Most of the critics I know---that we both know---like, love, adore music (and more
music) much more than most adults. (Sorry, but most people our age don't listen
to music very much, and definitely not new music.) I've hung with said critics
quite a lot (I know, how "creepy!" of me to have friends with shared interests)
and I don't know one who needs "permission" to dance to Britney (really, what
the hell are you talking about?) Also they feel music as deeply (if not more) as
most people as well, though I didn't realize this was a contest (very unfeminine
of you to make it one), and they're not "loathe to admit to it." But they
also consider it part of their jobs to analyze how art works rather than just letting
their love flow. That's why they're, you know, critics, instead of people who
listen to the radio on their way to other jobs.
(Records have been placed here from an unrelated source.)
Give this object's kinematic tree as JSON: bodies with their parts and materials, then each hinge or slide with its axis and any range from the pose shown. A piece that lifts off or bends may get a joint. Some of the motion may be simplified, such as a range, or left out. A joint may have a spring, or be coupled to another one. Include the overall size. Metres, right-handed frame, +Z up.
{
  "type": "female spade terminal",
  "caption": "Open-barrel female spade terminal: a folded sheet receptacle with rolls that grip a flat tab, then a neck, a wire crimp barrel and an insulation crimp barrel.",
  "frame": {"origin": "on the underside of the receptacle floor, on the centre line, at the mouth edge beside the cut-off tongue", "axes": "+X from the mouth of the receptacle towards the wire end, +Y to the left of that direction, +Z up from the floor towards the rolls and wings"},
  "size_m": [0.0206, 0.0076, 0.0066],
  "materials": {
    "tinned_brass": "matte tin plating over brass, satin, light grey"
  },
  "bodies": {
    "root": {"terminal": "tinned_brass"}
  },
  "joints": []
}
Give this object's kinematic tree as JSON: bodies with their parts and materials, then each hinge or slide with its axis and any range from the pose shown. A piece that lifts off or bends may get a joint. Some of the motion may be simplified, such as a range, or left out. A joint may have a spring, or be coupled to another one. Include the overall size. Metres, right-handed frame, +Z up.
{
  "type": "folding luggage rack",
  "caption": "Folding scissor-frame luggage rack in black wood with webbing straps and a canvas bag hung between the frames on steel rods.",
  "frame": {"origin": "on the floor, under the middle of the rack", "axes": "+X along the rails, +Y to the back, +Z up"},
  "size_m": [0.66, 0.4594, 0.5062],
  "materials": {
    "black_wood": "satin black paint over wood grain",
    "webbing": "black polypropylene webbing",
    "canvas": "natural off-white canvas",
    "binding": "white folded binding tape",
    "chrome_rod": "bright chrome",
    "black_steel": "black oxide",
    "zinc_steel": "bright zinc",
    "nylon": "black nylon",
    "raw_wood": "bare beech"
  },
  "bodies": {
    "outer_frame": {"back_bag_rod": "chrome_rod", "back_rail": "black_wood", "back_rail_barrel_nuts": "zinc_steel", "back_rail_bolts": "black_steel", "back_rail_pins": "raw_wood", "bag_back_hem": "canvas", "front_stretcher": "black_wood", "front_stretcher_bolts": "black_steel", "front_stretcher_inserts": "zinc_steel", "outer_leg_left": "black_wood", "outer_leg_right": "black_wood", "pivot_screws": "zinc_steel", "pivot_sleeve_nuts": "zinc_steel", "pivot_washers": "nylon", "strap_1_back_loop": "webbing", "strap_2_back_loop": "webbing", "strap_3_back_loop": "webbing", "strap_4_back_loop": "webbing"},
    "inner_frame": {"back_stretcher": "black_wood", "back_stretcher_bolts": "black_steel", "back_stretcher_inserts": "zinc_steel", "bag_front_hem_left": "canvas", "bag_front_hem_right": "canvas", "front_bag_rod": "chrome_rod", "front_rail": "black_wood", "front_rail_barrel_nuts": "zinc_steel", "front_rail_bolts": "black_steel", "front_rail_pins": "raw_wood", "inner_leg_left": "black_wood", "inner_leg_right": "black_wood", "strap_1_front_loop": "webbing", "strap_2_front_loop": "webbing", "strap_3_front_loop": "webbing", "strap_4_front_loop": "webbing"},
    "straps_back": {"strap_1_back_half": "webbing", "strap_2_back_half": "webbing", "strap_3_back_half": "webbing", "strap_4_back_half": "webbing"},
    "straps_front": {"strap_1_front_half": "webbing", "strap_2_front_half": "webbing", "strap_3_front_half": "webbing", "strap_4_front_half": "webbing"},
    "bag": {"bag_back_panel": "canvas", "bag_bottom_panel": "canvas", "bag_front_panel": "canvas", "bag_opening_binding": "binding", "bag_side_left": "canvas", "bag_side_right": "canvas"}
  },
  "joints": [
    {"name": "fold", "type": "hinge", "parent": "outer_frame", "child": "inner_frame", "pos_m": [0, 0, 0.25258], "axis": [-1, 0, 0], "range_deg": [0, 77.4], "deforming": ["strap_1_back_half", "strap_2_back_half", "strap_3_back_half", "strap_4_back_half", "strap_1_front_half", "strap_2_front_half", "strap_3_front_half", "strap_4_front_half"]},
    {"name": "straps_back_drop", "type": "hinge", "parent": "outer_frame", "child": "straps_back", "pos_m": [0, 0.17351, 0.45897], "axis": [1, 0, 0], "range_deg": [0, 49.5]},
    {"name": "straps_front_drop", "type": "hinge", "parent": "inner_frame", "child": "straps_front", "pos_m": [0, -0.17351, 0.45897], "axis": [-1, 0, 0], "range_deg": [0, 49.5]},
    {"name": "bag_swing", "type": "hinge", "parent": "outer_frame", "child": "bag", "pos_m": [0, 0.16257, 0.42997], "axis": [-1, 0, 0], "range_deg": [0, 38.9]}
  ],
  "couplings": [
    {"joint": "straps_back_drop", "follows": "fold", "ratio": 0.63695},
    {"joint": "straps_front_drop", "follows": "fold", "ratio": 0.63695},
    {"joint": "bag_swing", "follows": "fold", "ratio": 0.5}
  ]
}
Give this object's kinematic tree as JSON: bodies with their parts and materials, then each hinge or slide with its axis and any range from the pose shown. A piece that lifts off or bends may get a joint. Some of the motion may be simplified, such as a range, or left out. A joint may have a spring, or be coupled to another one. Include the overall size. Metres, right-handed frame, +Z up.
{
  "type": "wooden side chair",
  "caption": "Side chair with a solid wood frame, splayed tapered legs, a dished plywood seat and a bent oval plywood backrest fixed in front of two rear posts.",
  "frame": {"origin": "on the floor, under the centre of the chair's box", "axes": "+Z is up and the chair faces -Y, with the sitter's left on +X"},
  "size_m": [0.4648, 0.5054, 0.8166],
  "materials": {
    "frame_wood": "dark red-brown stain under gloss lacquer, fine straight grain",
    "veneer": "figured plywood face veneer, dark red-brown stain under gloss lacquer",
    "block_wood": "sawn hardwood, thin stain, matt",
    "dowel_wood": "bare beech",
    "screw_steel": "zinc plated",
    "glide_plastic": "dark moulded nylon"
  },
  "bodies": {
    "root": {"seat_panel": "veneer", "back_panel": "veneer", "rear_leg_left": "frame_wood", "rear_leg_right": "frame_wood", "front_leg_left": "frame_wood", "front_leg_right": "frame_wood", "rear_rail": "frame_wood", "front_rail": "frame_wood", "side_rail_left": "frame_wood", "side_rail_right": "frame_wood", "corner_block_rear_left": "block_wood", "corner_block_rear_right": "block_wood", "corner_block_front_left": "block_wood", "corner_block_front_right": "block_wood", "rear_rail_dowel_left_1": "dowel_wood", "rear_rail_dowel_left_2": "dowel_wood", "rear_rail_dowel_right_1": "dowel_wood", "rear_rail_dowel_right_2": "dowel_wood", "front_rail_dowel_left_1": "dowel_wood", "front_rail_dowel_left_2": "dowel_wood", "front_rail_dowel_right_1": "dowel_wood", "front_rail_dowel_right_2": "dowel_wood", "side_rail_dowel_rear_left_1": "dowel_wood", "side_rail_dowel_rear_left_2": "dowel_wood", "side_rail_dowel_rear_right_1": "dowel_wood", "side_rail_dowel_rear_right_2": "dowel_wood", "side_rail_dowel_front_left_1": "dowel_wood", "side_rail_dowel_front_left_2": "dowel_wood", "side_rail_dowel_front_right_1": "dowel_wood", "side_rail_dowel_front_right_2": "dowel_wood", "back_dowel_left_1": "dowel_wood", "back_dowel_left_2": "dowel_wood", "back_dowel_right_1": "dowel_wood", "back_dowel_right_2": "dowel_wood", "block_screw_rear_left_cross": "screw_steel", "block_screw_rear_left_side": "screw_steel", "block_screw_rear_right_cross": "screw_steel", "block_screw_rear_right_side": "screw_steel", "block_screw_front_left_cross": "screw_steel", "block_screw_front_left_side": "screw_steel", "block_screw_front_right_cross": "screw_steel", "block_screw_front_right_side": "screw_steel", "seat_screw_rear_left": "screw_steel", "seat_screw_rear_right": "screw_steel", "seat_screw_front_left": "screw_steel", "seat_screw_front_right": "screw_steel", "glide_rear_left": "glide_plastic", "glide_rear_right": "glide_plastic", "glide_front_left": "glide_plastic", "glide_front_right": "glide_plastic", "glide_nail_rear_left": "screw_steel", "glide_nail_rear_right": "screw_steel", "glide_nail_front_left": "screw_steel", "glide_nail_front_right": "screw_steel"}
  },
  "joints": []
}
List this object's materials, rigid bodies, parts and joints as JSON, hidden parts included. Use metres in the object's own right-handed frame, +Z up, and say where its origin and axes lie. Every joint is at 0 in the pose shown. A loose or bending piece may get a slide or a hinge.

And saying that crying is necessarily
how you "experience music on the deepest possible level" is reinforcing the
mind-body split with a vengeance.
Good criticism is actually not an exercise of "all-or-nothing thinking." Maybe
good polemicism is, but that ain't really the same thing as nuanced criticism,
even if a lot of published crit falls into that trap---though you'll find way
more dismissive polemics in blogs, zines, and everyday discussion. (Ask most "normal
people" why they don't like something.) And you'll find more polemics about
other subjects---politics, for instance--than you will about music. Plus, the alternative to all-or-nothing isn't everything-is-everything, and to say it's "simultaneously
all about the music and all about the fashion" is a cop-out---the "fun" comes
in figuring out where those intersect, and how.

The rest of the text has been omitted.